Go ahead and foreclose on those T-bills and loans. Watch which country it hurts the most.
:rolleyes: A T-bill default (or as mazinger_z puts it, “you get to declare bankruptcy”) is an impossibility–such an event wouldn’t be allowed because it would amount to a deliberately inflicted catastrophe on the global financial system in general and the US in particular. It’s not like it would lead to systemic collapse–it’s almost the definition of systemic collapse.
If this thread reflects the average American’s ignorance of the financial system that supports his/her way of life, then sadly, in answer to the OP, it suddenly all becomes clear. Just hope that Asia and Europe proceed apace with “decoupling” from the dollar so that someone at least will be left to pick up the pieces.
Or you could have your government try to stave off a shorter term, healthier inflation by making “stimulus” payments to the entire US population. And probably increasing the hard landing of a real depression a few years later instead of a softer recession now. But it is an election year, and people like free money. Your political system is also fully involved in keeping Americans debating the merits of one idiot over the other, and keeping Americans from doing any serious thinking about where they are and how to get to where they want to be. “Don’t look at that man behind the curtain! Look! A circus!”
I actually think this documentary could be very good for America (and the world) if it makes information about the economic crises going on as accessible as Gore made global warming. People need to know about these things, but even saying the word “economics” makes most people’s eyes glaze over.
Not at all. Governments know very well how to stop inflation - it’s just that at times, a little inflation is not such a bad thing and that when it’s excessive it’s very costly to stop. That doesn’t mean the government doesn’t control it it, just that it’s not costless to control and that governments are not always judicious about it.
Indeed. But government are sometimes tempted by it, and it has been one of the ways countries have dealt with things over the centuries (particularly to finance wars).
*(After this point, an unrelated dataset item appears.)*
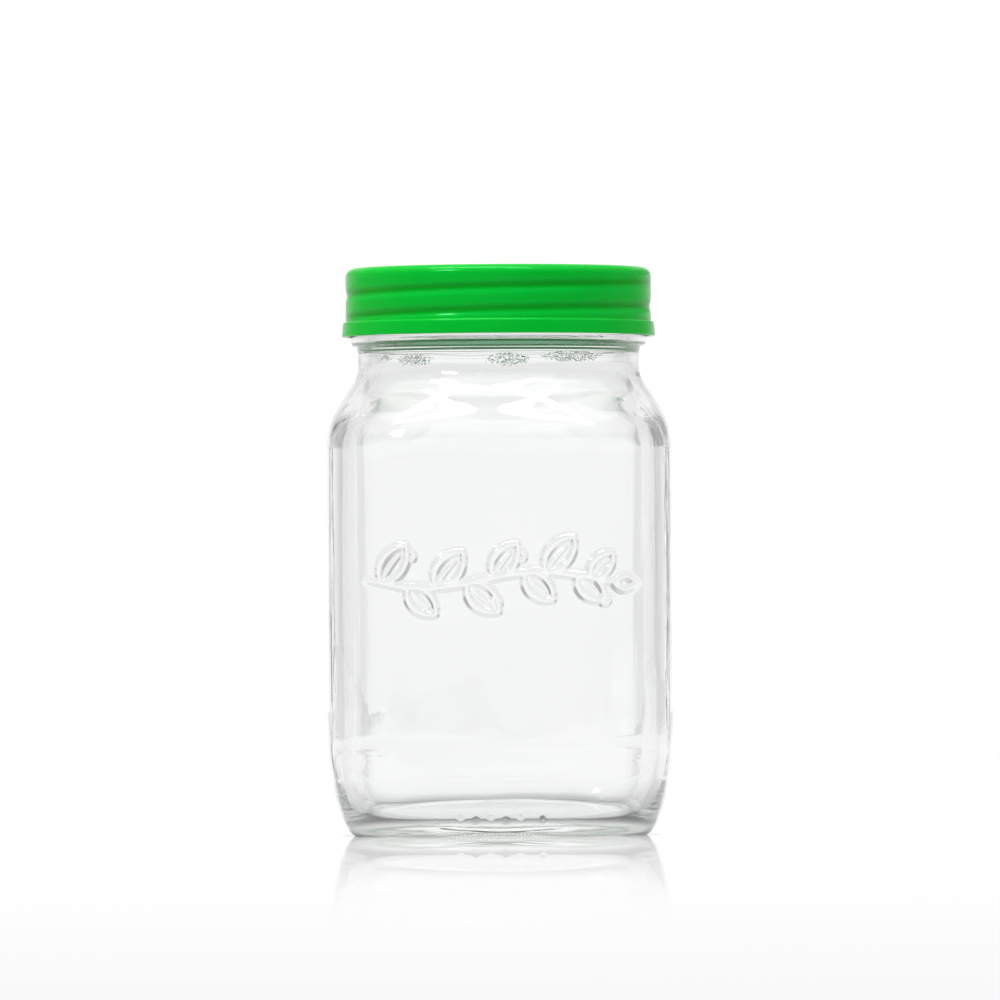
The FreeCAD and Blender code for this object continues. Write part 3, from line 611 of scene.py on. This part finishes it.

As I’ve said repeatedly over the years here, the US does not have an alarming level of debt and debt is not in itself a bad thing. It is however on an unsustainable path and getting back to a sustainable path will require painful adjustment. What happened after the US got itself back on a sustainable path last time will make it very difficult for your political system to achieve this without a crisis.
Asian central banks are closing the cheap money spigot, all but guaranteeing that Fannie and Freddie will have to be nationalized. US taxpayers will have to start pumping in massive amounts of money in order to avoid seeing the American mortgage market seize up altogether.
If the U.S. ever defaulted on a single “full faith and credit” loan, and if it did not subsequently invade and seize the money of potential t-bill buyers, the going-forward cost of such a default would be . . . a lot of money. Considering how many T-bills the government relies upon to fund various costs, even a marginal uptick in the interest rate they’d have to pay – an uptick that would surely be demanded by investors once they realized the T-bill was anything other than bulletproof – would equal billions and billions in incremental interest expense to get the same amount of capital.
Some commentators think that even absent such a cataclysm, T-bills (and hence the entire government) may be at risk of losing their AAA rating within a few years.
Social Security is not in trouble for at least 30 years. It then would be still paying ou but not full benefits. . It was supposed to be a locked box but the government kept taking it to further the illusion that we were not in financial trouble. It was a sound idea. It was also a lot better than ignoring the plight of the elderly, the poor and the sick.
OK. So you’re telling me that the US government could at the same time create enough money to pay off its debts and keeps inflation at a low level (hence “control the value of the dollar”)?
They should tell Zimbabwe how to achieve that.